You have to specify what each gate validates, implement independent logic for each, write tests that cover gate failures under adversarial conditions, calibrate against real operating data, and adjust as the environment shifts. You have to document the authorization model clearly enough that a new engineer can see exactly what the system is permitted to do.

Training a large model is a different kind of work, but its governance burden is deferred, not erased. The governance questions do not disappear. They resurface in production, at the worst possible moment, under conditions the evaluation suite never covered.

Once you have a governed system, the governance layer is stable. You can replace the intelligence layer, improve the reasoning component, swap in a more capable model as one arrives. The safety architecture does not get rebuilt. It is decoupled from capability by design.

Where Scale Fits In

This is not an argument against large models. A large model as the reasoning component of a governed system beats a small one in the same slot. It writes better proposals. The governance layer behaves identically regardless of which intelligence feeds it.

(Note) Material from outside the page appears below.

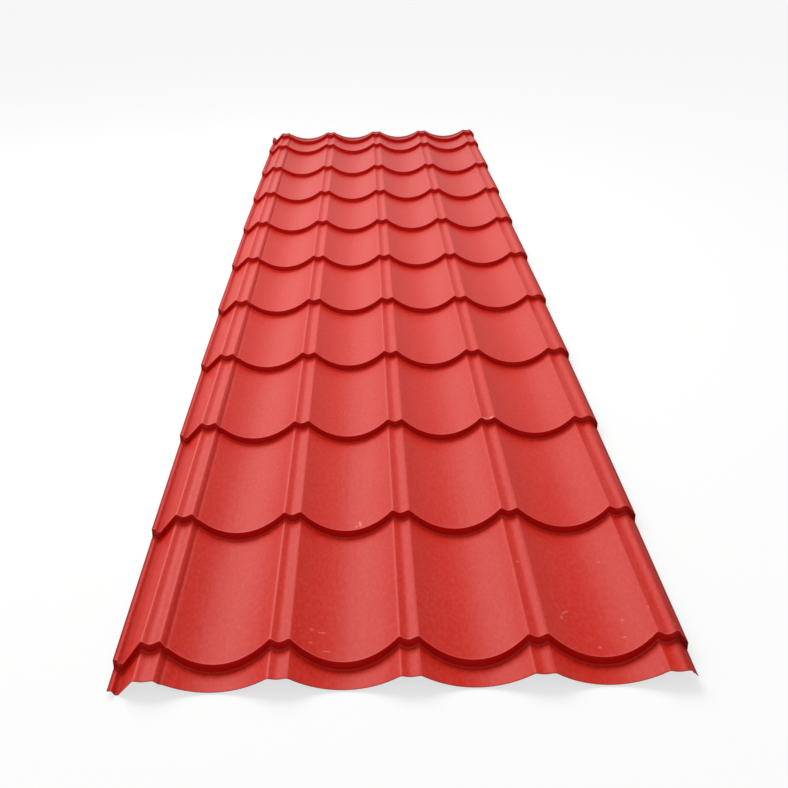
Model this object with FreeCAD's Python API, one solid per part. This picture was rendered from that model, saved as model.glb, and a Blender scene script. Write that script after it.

The WHL position is that scale and governance serve different functions and should be treated as separate concerns. Scale improves proposal quality. Governance decides whether a proposal executes. Conflating the two, asking scale to carry weight that belongs to governance, produces systems that are impressive and poorly controlled.

Use scale where it helps. Build governance as its own layer. Do not let one stand in for the other.

Conclusion

At Werner Harmonic Labs we build governed systems. The reasoning components are not always the largest available. The governance layer is explicit, deterministic, and independent. The two are decoupled so that gains in one never erode the other.

The result is smaller than a frontier model and more auditable. Slower to develop and more trustworthy in operation. Less general-purpose and safer in its domain. Harder to build and easier to govern.

Scale is a tool. Architecture is the foundation. The future of reliable AI is not more parameters. It is better-governed reasoning at whatever scale the task actually requires.